→ INSTRUCTION
Return the full listing exactly as it is written.
-----
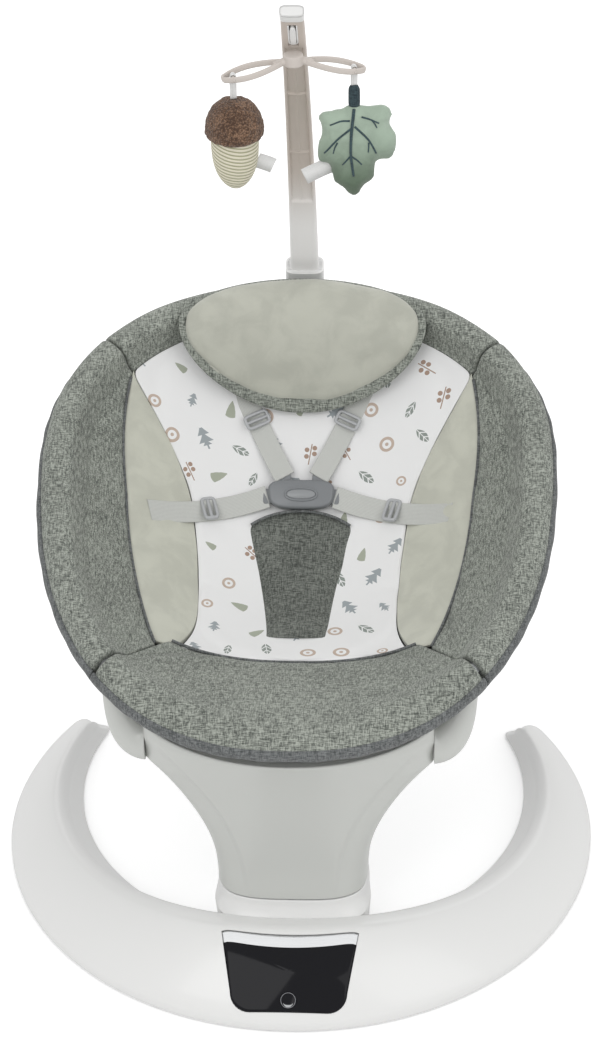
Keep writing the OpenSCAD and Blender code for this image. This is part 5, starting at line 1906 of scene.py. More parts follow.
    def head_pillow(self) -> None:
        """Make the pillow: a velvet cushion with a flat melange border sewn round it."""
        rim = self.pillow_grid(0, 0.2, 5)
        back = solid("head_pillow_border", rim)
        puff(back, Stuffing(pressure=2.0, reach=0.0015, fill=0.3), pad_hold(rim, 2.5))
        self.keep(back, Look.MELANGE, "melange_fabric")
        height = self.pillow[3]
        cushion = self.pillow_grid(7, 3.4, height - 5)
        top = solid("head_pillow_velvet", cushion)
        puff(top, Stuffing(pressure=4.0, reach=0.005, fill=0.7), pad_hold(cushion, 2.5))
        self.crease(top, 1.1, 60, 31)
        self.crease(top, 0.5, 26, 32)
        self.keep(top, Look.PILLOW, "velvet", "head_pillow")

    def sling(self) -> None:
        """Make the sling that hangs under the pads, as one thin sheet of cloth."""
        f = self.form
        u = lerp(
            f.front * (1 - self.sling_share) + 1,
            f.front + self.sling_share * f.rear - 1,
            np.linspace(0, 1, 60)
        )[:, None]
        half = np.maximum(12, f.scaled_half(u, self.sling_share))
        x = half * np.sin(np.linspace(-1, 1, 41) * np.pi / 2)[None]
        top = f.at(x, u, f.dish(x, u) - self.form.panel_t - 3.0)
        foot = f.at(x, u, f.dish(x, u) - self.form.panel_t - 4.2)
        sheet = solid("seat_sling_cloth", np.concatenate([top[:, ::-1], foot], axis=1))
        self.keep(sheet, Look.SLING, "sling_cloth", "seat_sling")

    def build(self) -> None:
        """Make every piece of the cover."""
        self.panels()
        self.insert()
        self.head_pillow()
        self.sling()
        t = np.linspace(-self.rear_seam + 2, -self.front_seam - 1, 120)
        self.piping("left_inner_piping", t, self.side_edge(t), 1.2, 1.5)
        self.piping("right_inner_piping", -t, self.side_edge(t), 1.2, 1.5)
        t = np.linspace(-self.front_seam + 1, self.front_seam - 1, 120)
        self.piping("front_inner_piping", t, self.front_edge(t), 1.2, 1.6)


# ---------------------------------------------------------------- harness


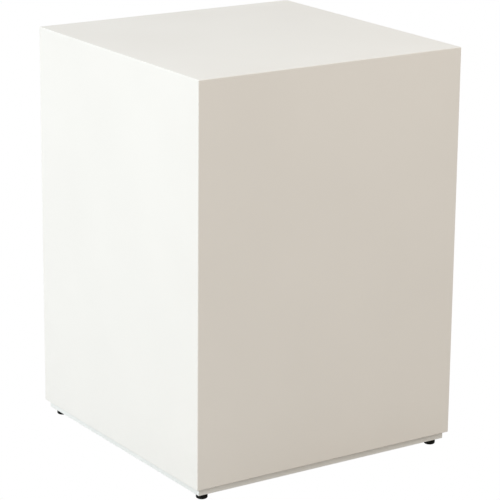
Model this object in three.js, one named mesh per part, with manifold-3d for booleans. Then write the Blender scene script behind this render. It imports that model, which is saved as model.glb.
-----
→ SOLUTION FOR THIS EXERCISE
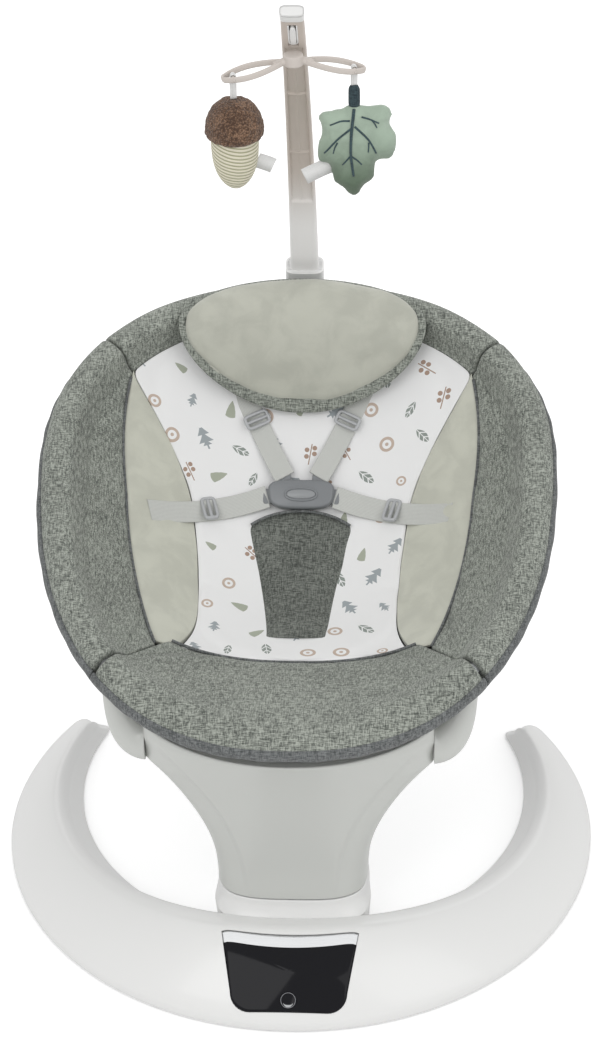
Keep writing the OpenSCAD and Blender code for this image. This is part 5, starting at line 1906 of scene.py. More parts follow.
    def head_pillow(self) -> None:
        """Make the pillow: a velvet cushion with a flat melange border sewn round it."""
        rim = self.pillow_grid(0, 0.2, 5)
        back = solid("head_pillow_border", rim)
        puff(back, Stuffing(pressure=2.0, reach=0.0015, fill=0.3), pad_hold(rim, 2.5))
        self.keep(back, Look.MELANGE, "melange_fabric")
        height = self.pillow[3]
        cushion = self.pillow_grid(7, 3.4, height - 5)
        top = solid("head_pillow_velvet", cushion)
        puff(top, Stuffing(pressure=4.0, reach=0.005, fill=0.7), pad_hold(cushion, 2.5))
        self.crease(top, 1.1, 60, 31)
        self.crease(top, 0.5, 26, 32)
        self.keep(top, Look.PILLOW, "velvet", "head_pillow")

    def sling(self) -> None:
        """Make the sling that hangs under the pads, as one thin sheet of cloth."""
        f = self.form
        u = lerp(
            f.front * (1 - self.sling_share) + 1,
            f.front + self.sling_share * f.rear - 1,
            np.linspace(0, 1, 60)
        )[:, None]
        half = np.maximum(12, f.scaled_half(u, self.sling_share))
        x = half * np.sin(np.linspace(-1, 1, 41) * np.pi / 2)[None]
        top = f.at(x, u, f.dish(x, u) - self.form.panel_t - 3.0)
        foot = f.at(x, u, f.dish(x, u) - self.form.panel_t - 4.2)
        sheet = solid("seat_sling_cloth", np.concatenate([top[:, ::-1], foot], axis=1))
        self.keep(sheet, Look.SLING, "sling_cloth", "seat_sling")

    def build(self) -> None:
        """Make every piece of the cover."""
        self.panels()
        self.insert()
        self.head_pillow()
        self.sling()
        t = np.linspace(-self.rear_seam + 2, -self.front_seam - 1, 120)
        self.piping("left_inner_piping", t, self.side_edge(t), 1.2, 1.5)
        self.piping("right_inner_piping", -t, self.side_edge(t), 1.2, 1.5)
        t = np.linspace(-self.front_seam + 1, self.front_seam - 1, 120)
        self.piping("front_inner_piping", t, self.front_edge(t), 1.2, 1.6)


# ---------------------------------------------------------------- harness


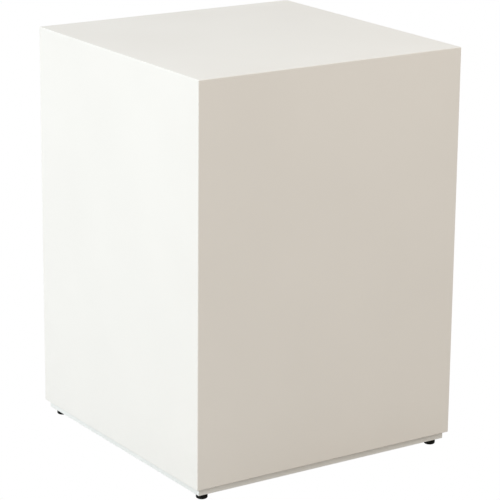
Model this object in three.js, one named mesh per part, with manifold-3d for booleans. Then write the Blender scene script behind this render. It imports that model, which is saved as model.glb.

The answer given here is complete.